Но эта последняя неделя на базе позволила мне оценить масштабы растерянности после немецкого нападения и тот нескрываемый переполох, с каким лагерная охрана и администрация восприняли начало войны. В первой реакции было нечто от остолбенения и невероятного страха; только заявление Черчилля, из которого стало ясно, что «Англия с нами, а не против нас», принесло некоторую разрядку. Наш конвойный встретил эти слова громким «Уррра!», по-казацки подкинув меховую ушанку и винтовку со штыком, и принялся возбужденно рассказывать нам, что «Англия еще никогда не проиграла ни одной войны», видно, совершенно позабыв, что еще несколько дней тому назад эта же Англия была маленьким островком, который немцы «шапками закидают». Такой же поворот произошел - разумеется, в более интеллигентной форме - и в тоне советского радио. Известия и комментарии, еще недавно переполненные дикой Schadenfreude по поводу каждого немецкого успеха на Западе, теперь, как назревающий гноем нарыв, набухли антинемецким ядом, а как только речь заходила об Англии и оккупированных странах, превращались в нежное воркованье. Так выглядит смена партнеров в танце - если глядеть со стороны. По существу же, первые отзвуки надвигающейся битвы мы расслышали раньше. Мы не пропустили сообщение ТАСС от начала июня, «в самой категорической форме» опровергавшее «распускаемые на Западе слухи о переводе нескольких сибирских дивизий с Дальнего Востока к р. Буг»; в сообщении спокойно утверждалось, что вышеназванные передвижения войск происходят в рамках обычных летних маневров, а дальше напоминалось, что добрососедским советско-германским отношениям, которые закреплены Договором о дружбе и границе, не страшны никакие козни империалистических поджигателей войны на Западе. Инженер-керамист Садовский, друг молодости Ленина и Дзержинского, когда-то замнаркома легкой промышленности в одном из послереволюционных правительств, наклонился ко мне и шепнул на ухо, что опровержения ТАСС для умных людей в России являются тем же, что сообщения прессы в Англии или во Франции. Поэтому начавшаяся война совсем его не удивила; что же касается ее дальнейшего хода и результатов, то он предпочитал не высказывать своего мнения, пока не истечет первый месяц боев.
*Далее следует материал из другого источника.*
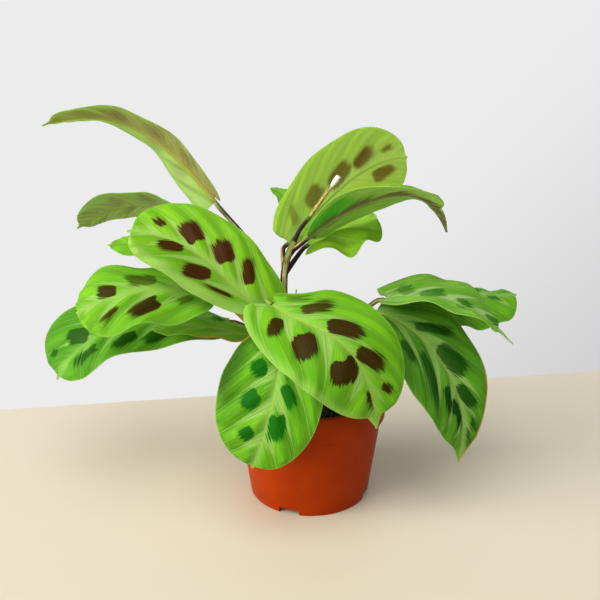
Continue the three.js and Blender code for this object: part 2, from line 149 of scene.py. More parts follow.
LEAVES = {
    "leaf_left_arching": {
        "midrib": ((-64, 18, 200), (-96, 31, 239), (-127, 36, 265), (-176, 21, 249)),
        "face": ((0.3, 1, 0), (0.1, 0.66, 0.7), (0.1, 0.4, 0.9)),
        "halves": (14, 22), "fold": (4, 18), "curl": (5, 5), "widest": (0.66, 0.3), "lobes": (14, 2),
        "look": "arching", "point": (0.06, 0.3), "blunt": 2.7,
        "spots": (
            (-1, 26, 4, 37, 9, 3.5, 0, 0.5), (-1, 52, 4, 63, 10, 4, 0, 0.5),
            (-1, 79, 4, 90, 9, 3.5, 0, 0.5), (1, 27, 5, 39, 14, 4.5, 1, 0.5),
            (1, 52, 5, 65, 15, 5, 1, 0.5), (1, 80, 5, 91, 12, 4, 0, 0.5), (1, 104, 4, 112, 9, 3, 0, 0.5),
        ),
    },
    "leaf_left_back": {
        "midrib": ((-69, 30, 165), (-88, 50, 199), (-139, 63, 201), (-172, 62, 174)),
        "face": ((0.1, 0.4, 0.9), (0.1, 0.42, 0.9), (0.1, 0.5, 0.86)),
        "halves": (19, 17), "fold": (5, -5), "curl": (10, -10), "wave": (1, 3, 4.4),
        "widest": (0.6, 0.42), "blunt": 2.3, "look": "back", "point": (0.05, 0.2),
        "spots": (
            (-1, 28, 5, 40, 14, 4.5, 1, 0.6), (-1, 53, 5, 65, 14, 5, 1, 0.6),
            (-1, 80, 4, 89, 11, 4, 0, 0.5), (1, 24, 4, 36, 12, 4, 1, 0.6),
            (1, 49, 5, 61, 13, 4.5, 1, 0.6), (1, 76, 4, 86, 10, 3.5, 0, 0.5),
        ),
    },
    "leaf_left_upper": {
        "midrib": ((-34, -15, 136.5), (-57, -17, 153), (-68, -6, 181), (-118, -4, 184)),
        "face": ((0, -0.6, 0.8),) * 3,
        "halves": (29, 31), "fold": (12, 12), "wave": (0.8, 3, 0), "widest": (0.68, 0.5), "blunt": 2.8,
        "lobes": (5, 17), "look": "brown", "band": (-1, 7), "lean": (1.6, 1.4),
        "spots": (
            (1, 13, 8.5, 26.5, 18.5, 4, 0, 1), (1, 33, 7.5, 46, 16, 6, 1.5, 1),
            (1, 55, 6, 68, 14.5, 6, 1.5, 1), (1, 77.5, 9, 84.5, 9, 2.5, 0, 1),
            (-1, 16.5, 8, 31, 15.5, 2, 0, 1), (-1, 35.5, 7, 50.5, 18, 5, 0, 1),
            (-1, 59.5, 2.5, 76, 8.5, 6, 1.5, 1),
        ),
    },
    "leaf_left_hidden": {
        "midrib": ((-58, 4, 155), (-77, 11, 168), (-110, 21, 174), (-138, 20, 170)),
        "face": ((0, -0.35, 0.94),) * 3,
        "halves": (17, 16), "wave": (1.2, 3, 0), "lobes": (4, 3), "look": "shaded", "small": True,
    },
    "leaf_left_middle": {
        "midrib": ((-62, -12, 142), (-90, -26, 156), (-119, -38, 154), (-143, -42, 140)),
        "face": ((0, -0.5, 0.86), (0, -0.5, 0.86), (-0.3, -0.6, 0.8)),
        "halves": (28, 29), "fold": (-6, -6), "wave": (3.2, 2, 5.3), "widest": (0.58, 0.67), "blunt": 2.9,
        "lobes": (0, 6), "look": "olive", "point": (0.02, 0.06), "lean": (1.4, 1.4),
        "spots": (
            (1, 37, 9, 55, 12, 6.5, 0, 0.65), (1, 62.5, 4, 73.5, 7, 5.5, 0, 1),
            (-1, 16.5, 6.5, 27.5, 10, 2.5, 0, 0.6), (-1, 38.5, 9, 58, 19, 5.5, 1.5, 1),
            (-1, 64, 10, 76, 16, 2.6, 0, 1),
        ),
    },
    "leaf_left_low": {
        "midrib": ((-58, 28, 113), (-89, 29, 117), (-149, 4, 130), (-173, -4, 81)),
        "face": ((0, -0.5, 0.85), (0, -0.55, 0.83), (-0.3, -0.65, 0.7)),
        "halves": (25, 33), "wave": (3, 2.2, 2.8), "widest": (0.55, 0.78), "blunt": 2.8, "lobes": (4, 0),
        "look": "deep", "point": (0.03, 0.1), "dry": (1, 0.88, 1.1, 0.9), "lean": (1.2, 1.2),
        "spots": (
            (1, 97, 4.5, 109.5, 13, 6, 0, 0.9), (1, 120, 10.5, 123, 16.5, 2.5, 0, 0.8),
            (-1, 94.5, 9.5, 113.5, 8, 3.5, 1.5, 0.9), (-1, 66, 11, 85.5, 16.5, 4, 0, 1),
            (-1, 41, 8.5, 61.5, 19, 5, 0, 1),
        ),
    },
    "leaf_left_inner": {
        "midrib": ((-41, 0, 112), (-60, 1, 117), (-80, 0, 123), (-107, 0, 116)),
        "face": ((0, -0.1, 1),) * 3,
        "halves": (17, 17), "lobes": (3, 3), "look": "shaded", "dry": (-1, 0.05, 0.6, 1), "small": True,
        "spots": ((1, 18, 10.5, 26, 16.5, 3.5, 0, 0.7),),
    },
    "leaf_front_large": {
        "midrib": ((-24, -25, 141), (-5, -48, 130), (33, -62, 144), (41, -58, 72)),
        "face": ((0, -0.7, 0.7), (0, -0.8, 0.6), (0.2, -0.8, 0.5)),
        "halves": (30, 37), "fold": (6, 11), "curl": (-10, -10), "widest": (0.64, 0.57), "blunt": 2.4,
        "lobes": (11, 17), "look": "front", "point": (0.07, 0.24), "band": (1, 4), "lean": (2, 0.8),
        "spots": (
            (1, 11.5, 6, 18.5, 17.5, 4, 0, 1), (1, 32, 8, 43.5, 22, 7.5, 1.2, 1),
            (1, 60.5, 7, 77, 13, 9.5, 5, 1), (1, 88.5, 2, 100, 2, 1.8, 0, 1),
            (-1, 7, 8.5, 21, 16, 2, 0, 0.45), (-1, 21.5, 7.5, 39, 15.5, 4, 0, 0.9),
            (-1, 42, 4, 59.5, 12.5, 5, 0, 1), (-1, 65, 2.5, 78.5, 14, 5, 0, 1),
            (-1, 88.5, 7, 93.5, 12.5, 2.5, 0, 1),
        ),
    },
    "leaf_front_low": {
        "midrib": ((-17, -36, 126), (-19, -67, 107), (-22, -65, 84), (-35, -68, 50)),
        "face": ((-0.1, -0.8, 0.6), (-0.1, -0.95, 0.2), (0, -0.95, 0.1)),
        "halves": (30, 34), "fold": (4, 4), "curl": (-10, -10), "wave": (0.8, 3, 0),
        "widest": (0.47, 0.5), "blunt": 2.5, "lobes": (5, 5), "look": "green", "point": (0.02, 0.08),
        # dusk: painted shade along the right margin, where the blade turns away from the light.
        "dry": (1, -0.1, 0.14, 1.2), "painted_margin_shade": (1, 0.02, 0.75, 17), "lean": (1.3, 0.8),
        "spots": (
            (1, 25, 6.5, 27.5, 16, 5.5, 0, 1), (1, 42.5, 8, 51.5, 17, 6, 1.5, 1),
            (1, 65, 7, 71.5, 13, 4, 0, 1), (-1, 35, 5, 45, 13, 3.5, 0, 1),
            (-1, 51.5, 4, 67, 9, 5.5, 1.5, 1),
        ),
    },
    "leaf_right_upper": {
        "midrib": ((49, -6, 139), (80, -19, 146), (98, -22, 146), (129, -26, 116)),
        "face": ((0, -0.1, 1), (0, -0.1, 1), (0, -0.2, 1)),
        "halves": (33, 25), "fold": (13, 18), "curl": (-10, -10), "wave": (1.8, 2.5, 2.6),
        "widest": (0.36, 0.5), "lobes": (16, 5), "look": "sheen", "point": (0.18, 0.16), "lean": (1.4, 1.4),
        "spots": (
            (-1, 7, 7, 14, 14.5, 6.5, 0, 0.5), (-1, 23, 2.5, 36.5, 9, 4, 0, 0.65),
            (-1, 46, 5, 57, 2.5, 2.5, 0, 0.75), (-1, 66.5, 5.5, 76.5, 3.5, 3, 0, 0.75),
            (1, 46, 15, 53, 14, 2.5, 0, 0.5),
        ),
    },
    "leaf_right_back": {
        "midrib": ((61, 10, 132), (88, 20, 141), (124, 33, 130), (147, 36, 132)),
        "face": ((0, -0.33, 0.95),) * 3,
        "halves": (25, 28), "fold": (-22, -22), "wave": (2, 3, 0), "blunt": 2.3,
        "look": "green", "point": (0.03, 0.1),
        "spots": (
            (1, 67.5, 2, 75.5, 3, 1.5, 0, 0.8), (-1, 13, 5, 23, 16, 5, 1, 1), (-1, 34, 5, 45, 17, 5.5, 1, 1),
            (-1, 57, 5, 65, 13, 4, 0, 1), (1, 13, 5, 23, 17, 5, 1, 1), (1, 33, 5, 44, 18, 5.5, 1, 1),
        ),
    },
    "leaf_right_drooping": {
        "midrib": ((44, -4, 130), (66, -18, 129), (107, -43, 100), (97, -36, 38)),
        "face": ((0.2, -0.75, 0.6), (0.3, -0.75, 0.6), (0.3, -0.9, 0.2)),
        "halves": (27, 33), "fold": (8, 8), "wave": (1.5, 3, 0), "widest": (0.45, 0.52), "blunt": 1.8,
        "lobes": (0, 6), "look": "drooping", "point": (0.1, 0.3), "dry": (-1, 0.6, 1.1, 0.8),
        "lean": (1.6, 2.2),
        "spots": (
            (-1, 27, 3, 45, 18, 3.5, 0, 0.8), (-1, 46.5, 2.5, 67.5, 10.5, 6.5, 0, 0.8),
            (-1, 72.5, 1.5, 90, 8.5, 3.5, 0, 0.9), (-1, 95, 6, 102, 6.5, 1, 0, 0.8),
            (-1, 101.5, 3, 111.5, 4, 1, 0, 0.8), (1, 41.5, 10, 76, 19.5, 3, 0, 0.9),
            (1, 69, 8, 86, 11, 3, 0, 1), (1, 79.5, 5.5, 99.5, 3, 3, 0, 1),
            (1, 28.5, 12.5, 44, 20, 2.5, 0, 0.8),
        ),
    },
    "leaf_top_upright": {
        "midrib": ((-15, 12, 173), (6, 31, 194), (36, 57, 226), (67, 47, 227)),
        "face": ((-0.35, 0.85, 0.35), (-0.35, 0.85, 0.35), (-0.2, 0.8, 0.5)),
        "halves": (37, 33), "fold": (5, 5), "curl": (5, 5), "wave": (0.8, 3, 0), "widest": (0.73, 0.5),
        "blunt": 2.4, "lobes": (4, 8), "look": "upright", "point": (0.02, 0.05), "lean": (1.2, 1.2),
        "spots": (
            (1, 93, 7, 99.5, 10.5, 2.5, 0, 0.8), (1, 72, 6.5, 87.5, 12.5, 5, 0, 1),
            (1, 49, 6, 69, 12, 6, 0, 0.9), (1, 28, 7, 43, 13, 6.5, 0, 0.8),
            (1, 13.5, 3.5, 17.5, 17.5, 3, 0, 0.5), (-1, 82.5, 11, 99, 9.5, 6, 0, 0.9),
        ),
    },
    "leaf_top_arching": {
        "midrib": ((-1, -3, 180), (18, -8, 198), (70, -21, 232), (84, -22, 187)),
        "face": ((-0.2, 0.5, 0.75), (-0.1, 0.35, 0.9), (0, 0.25, 0.95)),
        "halves": (24, 28), "curl": (5, 5), "wave": (2, 1.4, 5.2), "widest": (0.45, 0.7), "blunt": 2.6,
        "lobes": (0, 2), "look": "striped", "point": (0.2, 0.4),
        "spots": ((1, 4, 6, 42, 13, 5.5, 0, 0.9),),
    },
    "leaf_top_back": {
        "midrib": ((-1, 9, 173), (14, 16, 184), (36, 17, 184), (44, 18, 191)),
        "face": ((0, -0.45, 0.9),) * 3,
        "halves": (16, 24), "fold": (20, 0), "curl": (-10, -10), "wave": (6, 2, 5.97),
        "widest": (0.5, 0.58), "blunt": 1.9, "lobes": (2, 12), "look": "fresh", "small": True,
        "point": (0.04, 0.1),
    },
    "leaf_top_behind": {
        "midrib": ((-11, 22, 172), (-12, 38, 190), (-14, 56, 199), (-29, 68, 203)),
        "face": ((0.2, -0.3, 0.9),) * 3,
        "halves": (8, 11), "fold": (10, 10), "lobes": (2, 2), "look": "shaded", "point": (0.03, 0.1),
        "small": True,
    },
}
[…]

Речь Сталина, произнесенную на следующий день после нападения Германии (Ошибка автора: Сталин выступал 3 июля.
– Пер.), мы слушали

на базе, стоя перед деревянной дежуркой сотрудника Каргопольского отдела снабжения. Говорил сломленный старик: голос у него пресекался, в нем звучали трагические ноты, а во всех патриотических фразах слышалась смиренная теплота. Мы стояли молча, опустив головы, но я почти видел, как горячая волна радости подкатывает у всех к горлу, душит спазмой надежды, заволакивает помутневшие от голода и усталости глаза бельмом полубезумной слепоты рабов, для которых любая рука, открывающая дверь застенка, - рука Провидения. В первые недели войны зэки говорили о ней мало и осторожно, но почти всегда одно и то же: они наступают! Быть может, мерой унижения и отчаяния, до которого довела свои жертвы система современного рабства, служит тот факт, что не только тысячи простых людей, русских, украинцев и нацменов, для которых немцы были естественным союзником в борьбе с ненавистными колхозами, но и без малого все европейские и российские коммунисты, просвещенные, образованные и умные, со дня на день возбужденно и нетерпеливо ждали прихода гитлеровских освободителей. Я с ужасом и глубоким стыдом думаю о Европе, разделенной надвое Бугом, где по одну сторону миллионы советских рабов молились о том, чтобы их освободила гитлеровская армия, а по другую - миллионы еще не сожженных жертв немецких концлагерей свои последние надежды возлагали на Красную Армию.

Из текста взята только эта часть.